--- START ---

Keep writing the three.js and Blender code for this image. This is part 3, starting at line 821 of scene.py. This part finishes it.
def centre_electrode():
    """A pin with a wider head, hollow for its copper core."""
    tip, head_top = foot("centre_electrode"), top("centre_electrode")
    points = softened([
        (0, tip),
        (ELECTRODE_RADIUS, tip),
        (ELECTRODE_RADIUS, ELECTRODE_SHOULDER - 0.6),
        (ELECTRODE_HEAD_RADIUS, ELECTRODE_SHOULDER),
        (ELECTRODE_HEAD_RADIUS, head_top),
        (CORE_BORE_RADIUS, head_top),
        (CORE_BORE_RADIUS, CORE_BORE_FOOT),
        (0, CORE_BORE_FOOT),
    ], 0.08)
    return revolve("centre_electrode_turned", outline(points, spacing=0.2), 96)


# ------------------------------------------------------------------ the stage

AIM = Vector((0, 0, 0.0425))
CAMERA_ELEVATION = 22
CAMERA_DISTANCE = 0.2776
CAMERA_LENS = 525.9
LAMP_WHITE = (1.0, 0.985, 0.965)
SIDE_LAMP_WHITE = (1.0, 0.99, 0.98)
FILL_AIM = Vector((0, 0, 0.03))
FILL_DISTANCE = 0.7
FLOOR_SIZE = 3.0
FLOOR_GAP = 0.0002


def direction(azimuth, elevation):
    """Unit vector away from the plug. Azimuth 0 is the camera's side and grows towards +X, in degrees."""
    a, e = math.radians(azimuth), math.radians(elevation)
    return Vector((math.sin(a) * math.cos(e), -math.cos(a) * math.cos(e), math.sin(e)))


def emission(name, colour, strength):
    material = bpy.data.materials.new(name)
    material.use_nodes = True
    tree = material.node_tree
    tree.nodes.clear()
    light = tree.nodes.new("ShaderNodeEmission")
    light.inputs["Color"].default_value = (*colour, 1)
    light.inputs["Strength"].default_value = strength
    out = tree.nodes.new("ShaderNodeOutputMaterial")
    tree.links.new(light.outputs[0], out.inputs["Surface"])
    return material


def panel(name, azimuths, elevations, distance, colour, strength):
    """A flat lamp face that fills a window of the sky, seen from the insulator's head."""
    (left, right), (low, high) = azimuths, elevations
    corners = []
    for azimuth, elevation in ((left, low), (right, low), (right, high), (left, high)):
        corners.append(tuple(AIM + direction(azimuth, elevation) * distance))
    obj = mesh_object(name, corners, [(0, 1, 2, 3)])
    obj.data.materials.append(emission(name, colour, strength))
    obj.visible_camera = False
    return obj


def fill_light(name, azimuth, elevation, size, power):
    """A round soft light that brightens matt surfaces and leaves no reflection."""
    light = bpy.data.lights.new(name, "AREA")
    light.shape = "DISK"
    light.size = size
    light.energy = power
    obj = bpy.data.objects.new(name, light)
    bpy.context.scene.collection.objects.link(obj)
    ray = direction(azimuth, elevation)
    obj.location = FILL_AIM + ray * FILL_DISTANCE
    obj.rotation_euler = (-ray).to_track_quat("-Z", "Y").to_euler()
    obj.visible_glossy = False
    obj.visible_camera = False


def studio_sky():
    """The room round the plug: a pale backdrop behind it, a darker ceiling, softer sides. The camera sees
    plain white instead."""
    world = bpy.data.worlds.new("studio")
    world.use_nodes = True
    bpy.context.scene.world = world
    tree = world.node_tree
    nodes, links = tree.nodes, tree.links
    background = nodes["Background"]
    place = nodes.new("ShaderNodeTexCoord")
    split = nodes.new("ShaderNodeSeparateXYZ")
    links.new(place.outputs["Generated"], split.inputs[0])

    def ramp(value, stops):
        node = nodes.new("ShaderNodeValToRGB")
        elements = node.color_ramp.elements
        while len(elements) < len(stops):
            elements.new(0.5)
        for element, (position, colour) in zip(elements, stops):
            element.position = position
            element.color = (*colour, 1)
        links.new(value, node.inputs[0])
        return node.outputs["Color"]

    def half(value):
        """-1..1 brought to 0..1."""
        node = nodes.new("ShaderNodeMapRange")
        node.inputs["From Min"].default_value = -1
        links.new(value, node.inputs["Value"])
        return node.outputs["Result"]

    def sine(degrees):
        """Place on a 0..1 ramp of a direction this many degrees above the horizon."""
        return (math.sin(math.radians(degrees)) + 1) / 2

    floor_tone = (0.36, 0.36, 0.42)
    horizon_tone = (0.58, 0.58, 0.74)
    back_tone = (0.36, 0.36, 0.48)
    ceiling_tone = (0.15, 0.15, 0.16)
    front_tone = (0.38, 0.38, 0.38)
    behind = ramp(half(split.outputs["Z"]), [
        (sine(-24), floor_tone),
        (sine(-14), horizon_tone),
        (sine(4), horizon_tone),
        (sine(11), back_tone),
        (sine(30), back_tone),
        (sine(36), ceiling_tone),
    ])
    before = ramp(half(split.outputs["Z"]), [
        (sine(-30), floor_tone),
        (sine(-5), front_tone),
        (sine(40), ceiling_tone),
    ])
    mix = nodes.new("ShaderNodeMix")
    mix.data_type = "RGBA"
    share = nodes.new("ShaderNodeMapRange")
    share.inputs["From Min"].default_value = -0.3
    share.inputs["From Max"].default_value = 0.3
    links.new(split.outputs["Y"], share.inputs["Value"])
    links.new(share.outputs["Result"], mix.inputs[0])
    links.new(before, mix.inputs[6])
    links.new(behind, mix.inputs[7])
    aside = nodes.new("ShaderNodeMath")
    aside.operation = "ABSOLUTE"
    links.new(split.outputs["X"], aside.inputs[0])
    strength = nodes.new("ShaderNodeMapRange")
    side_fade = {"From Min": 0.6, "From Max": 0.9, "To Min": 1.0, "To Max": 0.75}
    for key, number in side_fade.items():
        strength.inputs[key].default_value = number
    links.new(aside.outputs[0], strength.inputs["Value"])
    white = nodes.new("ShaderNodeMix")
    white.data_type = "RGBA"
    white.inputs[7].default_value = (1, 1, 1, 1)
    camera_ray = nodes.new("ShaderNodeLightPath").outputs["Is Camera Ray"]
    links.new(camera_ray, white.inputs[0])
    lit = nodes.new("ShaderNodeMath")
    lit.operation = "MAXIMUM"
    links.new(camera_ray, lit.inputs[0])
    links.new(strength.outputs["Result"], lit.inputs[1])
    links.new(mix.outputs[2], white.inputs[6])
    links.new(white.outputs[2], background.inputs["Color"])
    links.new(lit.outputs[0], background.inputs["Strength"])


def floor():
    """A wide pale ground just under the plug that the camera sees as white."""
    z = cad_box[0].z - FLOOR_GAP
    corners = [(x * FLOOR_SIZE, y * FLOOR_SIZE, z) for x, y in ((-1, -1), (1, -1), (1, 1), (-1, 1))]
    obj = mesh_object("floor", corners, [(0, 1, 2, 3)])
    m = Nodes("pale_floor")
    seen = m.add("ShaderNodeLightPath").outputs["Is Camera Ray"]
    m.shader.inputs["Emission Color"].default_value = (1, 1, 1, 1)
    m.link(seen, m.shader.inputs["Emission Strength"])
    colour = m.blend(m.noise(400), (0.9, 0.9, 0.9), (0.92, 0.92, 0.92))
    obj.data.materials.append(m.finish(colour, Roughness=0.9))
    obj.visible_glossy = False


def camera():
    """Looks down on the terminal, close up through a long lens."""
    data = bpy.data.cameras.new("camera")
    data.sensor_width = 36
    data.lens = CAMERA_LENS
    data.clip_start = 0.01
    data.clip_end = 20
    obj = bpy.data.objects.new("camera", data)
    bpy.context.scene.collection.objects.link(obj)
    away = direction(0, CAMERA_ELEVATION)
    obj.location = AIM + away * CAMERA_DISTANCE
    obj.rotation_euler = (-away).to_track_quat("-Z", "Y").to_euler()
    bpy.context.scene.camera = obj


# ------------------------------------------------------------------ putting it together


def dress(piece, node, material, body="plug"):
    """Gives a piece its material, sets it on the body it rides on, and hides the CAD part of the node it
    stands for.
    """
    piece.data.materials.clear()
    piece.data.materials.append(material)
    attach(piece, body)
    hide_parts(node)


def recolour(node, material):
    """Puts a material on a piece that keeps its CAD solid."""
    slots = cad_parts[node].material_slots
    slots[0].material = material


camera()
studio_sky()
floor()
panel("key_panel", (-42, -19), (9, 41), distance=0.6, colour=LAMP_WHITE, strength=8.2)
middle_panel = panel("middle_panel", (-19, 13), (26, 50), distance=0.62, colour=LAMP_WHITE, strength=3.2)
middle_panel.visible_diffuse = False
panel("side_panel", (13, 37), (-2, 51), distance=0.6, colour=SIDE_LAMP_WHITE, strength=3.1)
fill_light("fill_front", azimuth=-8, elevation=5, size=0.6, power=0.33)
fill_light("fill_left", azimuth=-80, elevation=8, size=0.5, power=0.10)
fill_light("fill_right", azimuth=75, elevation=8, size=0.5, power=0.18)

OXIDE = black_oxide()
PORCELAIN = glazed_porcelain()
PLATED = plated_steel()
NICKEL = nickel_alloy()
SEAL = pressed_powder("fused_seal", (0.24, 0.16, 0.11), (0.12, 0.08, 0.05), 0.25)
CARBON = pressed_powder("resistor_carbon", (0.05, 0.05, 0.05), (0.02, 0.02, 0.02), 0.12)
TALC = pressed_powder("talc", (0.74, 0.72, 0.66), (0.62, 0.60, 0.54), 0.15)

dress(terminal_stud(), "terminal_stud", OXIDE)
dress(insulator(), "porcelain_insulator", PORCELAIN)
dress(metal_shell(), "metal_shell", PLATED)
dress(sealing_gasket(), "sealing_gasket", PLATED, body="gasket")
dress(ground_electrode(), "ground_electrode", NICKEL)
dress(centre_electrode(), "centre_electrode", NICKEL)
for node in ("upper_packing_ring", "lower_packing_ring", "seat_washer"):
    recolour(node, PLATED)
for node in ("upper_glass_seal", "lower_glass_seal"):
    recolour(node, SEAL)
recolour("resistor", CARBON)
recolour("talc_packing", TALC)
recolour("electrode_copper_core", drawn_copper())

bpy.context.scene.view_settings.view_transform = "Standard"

--- END ---

§ **Required work**
Everything from the line that contains "attach(piece, body)" through the line that contains "slots[0].material = material" is to be transcribed exactly, and nothing outside that range.

§ **Answer to this exercise**
    attach(piece, body)
    hide_parts(node)


def recolour(node, material):
    """Puts a material on a piece that keeps its CAD solid."""
    slots = cad_parts[node].material_slots
    slots[0].material = material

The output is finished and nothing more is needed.